Concurrent computation

phomo has a few tricks to improve the computation speed of the distance matrix. The simplest of which is to leverage the user’s multiple cores parallelize the computation. Each worker is given a chunk of the tile images and computes the loss metric between its tiles and the master regions. The workers then combine their results to produce the distance matrix.

An alternative method to speed up the distance metric computation is to use the GPU to accelerate the computation. phomo provides a CUDA kernel which computes the loss metric on the GPU. This requires the user to have a compatible GPU as well as enough VRAM to store the master regions and tiles. phomo uses the numba library to compile python code to CUDA kernels.
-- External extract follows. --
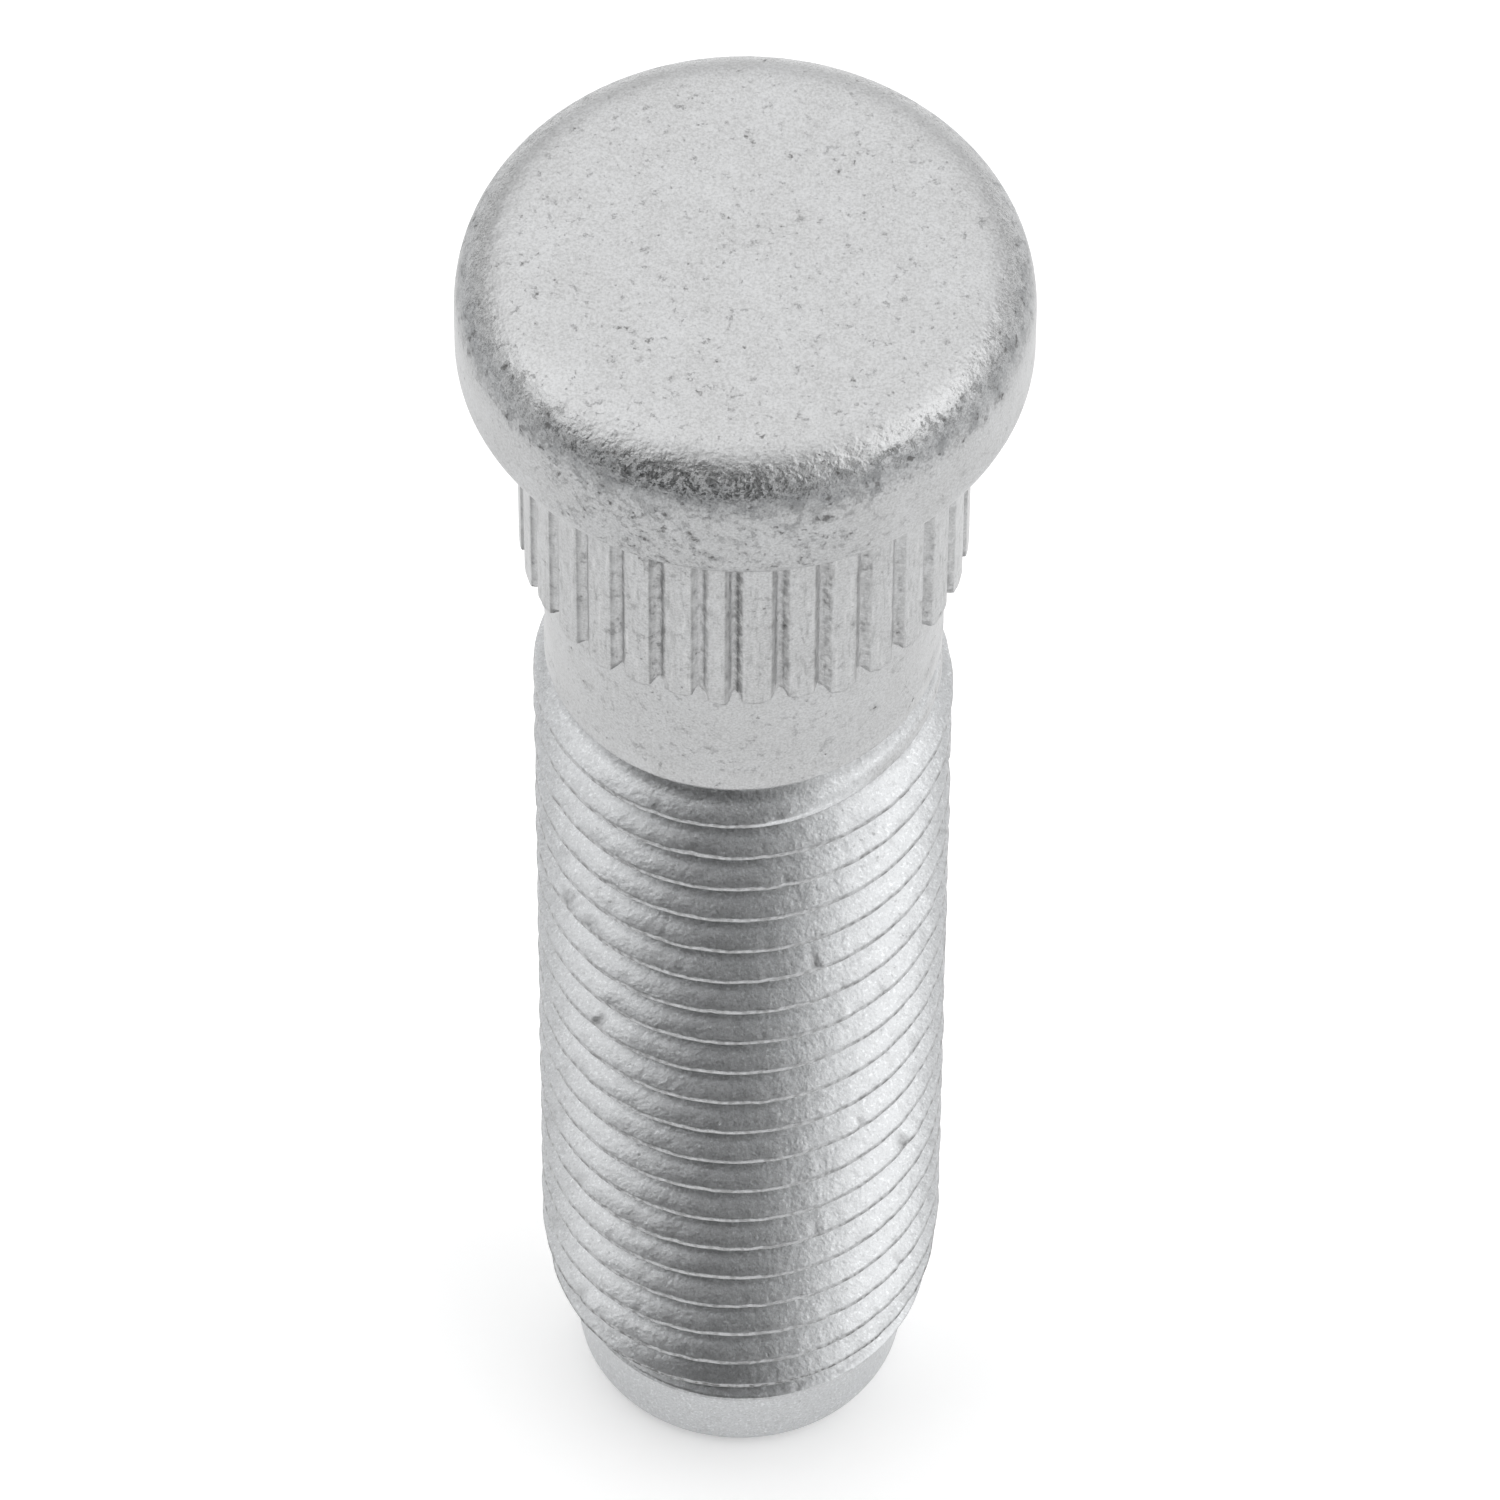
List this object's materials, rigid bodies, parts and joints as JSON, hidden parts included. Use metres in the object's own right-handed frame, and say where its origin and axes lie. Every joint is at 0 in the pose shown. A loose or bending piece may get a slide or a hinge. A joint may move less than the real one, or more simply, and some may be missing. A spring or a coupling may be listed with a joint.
{
  "type": "wheel stud",
  "caption": "Press-in wheel stud: a flat round head over a serrated shank, a plain neck and a metric fine thread that ends in a short plain point.",
  "frame": {"origin": "centre of the flat end of the point, where the stud stands", "axes": "+Z along the stud's axis, from the point up to the head; +X and +Y are square to it"},
  "size_m": [0.0158, 0.0158, 0.0512],
  "materials": {
    "zinc_flake_steel": "matt silver zinc-flake coat over forged steel, fine speckle and small pits"
  },
  "bodies": {
    "root": {"wheel_stud": "zinc_flake_steel"}
  },
  "joints": []
}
This method significantly speeds up the distance matrix computation.

...
@cuda.jit
def compute_d_matrix_kernel(master_arrays, pool_arrays, d_matrix):
    i, j = cuda.grid(2)  # type: ignore
    if i < master_arrays.shape[0] and j < pool_arrays.shape[0]:
        distance = 0.0
        for x in range(master_arrays.shape[1]):
            for y in range(master_arrays.shape[2]):
                for c in range(master_arrays.shape[3]):
                    diff = master_arrays[i, x, y, c] - pool_arrays[j, x, y, c]
                    distance += diff * diff
        d_matrix[i, j] = math.sqrt(distance)
...

An example showcasing these two methods is provided in the performance example. On my system, GPU acceleration leads to a 30x speed increase.